The thinking paid off with a great experience. ‘All I had to do was keep doing five-mile laps and after each I could refuel, change my kit and see my crew. I almost felt like I was cheating being able to look after myself so well.’

Anderson hit his hundred in just over 23 hours, but he knows things beyond his control could have made for a very different race. ‘It wasn’t easy, but I know it was easier than it could have been. I didn’t get any blisters, I only fell over once and it was dry – the year before the course was thick mud.’

Whether or not your sights have shifted from 26.2 to 100, rest assured that ‘the marathon isn’t over’, says Martin Yelling, elite runner-turned-coach and host of the Marathon Talk podcast. He has some food for thought for anyone thinking the marathon is too ‘easy’: ‘While you can survive a marathon on less than perfect training, if your goal is to finish to the best of your ability, that’s very different. Running your best marathon is incredibly hard because it rarely goes right when you’re pushing boundaries to this degree. You’re right on the edge.’

In fact, against the sort of pain required to take yourself to the limits of your marathon ability, there’s even an argument that a steady 100-miler could be easier. And perhaps that’s the key point, that badges of honour aren’t all about distance, they’re about achieving your best over whatever distance you may be running.

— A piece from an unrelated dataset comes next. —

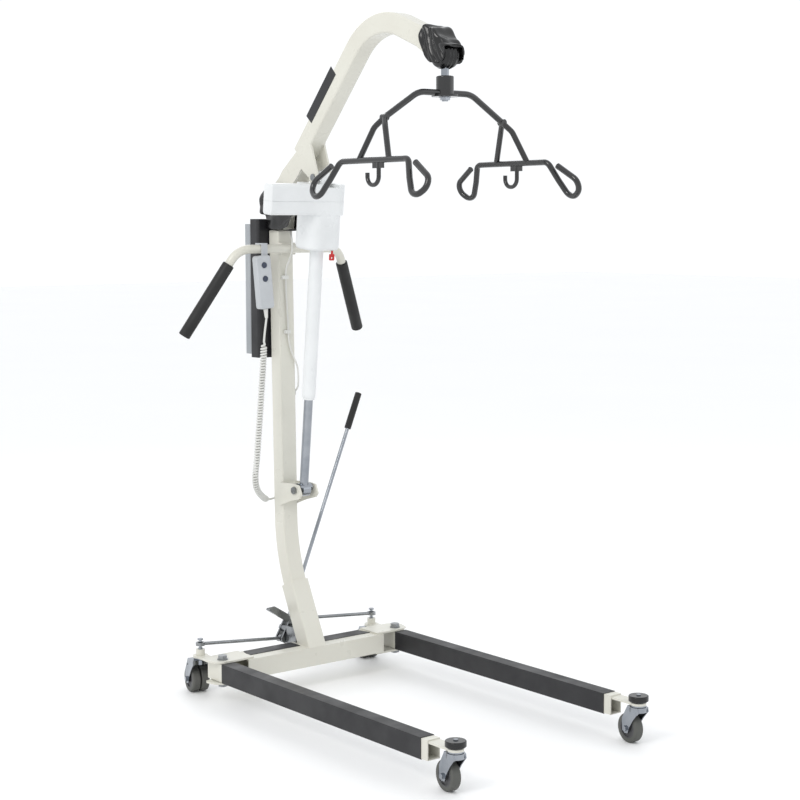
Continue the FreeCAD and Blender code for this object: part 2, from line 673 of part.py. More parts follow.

Is 100 miles the new marathon, then? ‘They’re very different beasts and to underestimate either is a big mistake,’ says Yelling. There is so much potential challenge in pushing yourself over 26.2 that you shouldn’t feel compelled to go further, but if you’re taken with the idea of testing yourself mentally and physically in a very different event, then the good news is that with the right preparation and sufficient desire, anyone can join the exclusive 100-Mile High Club.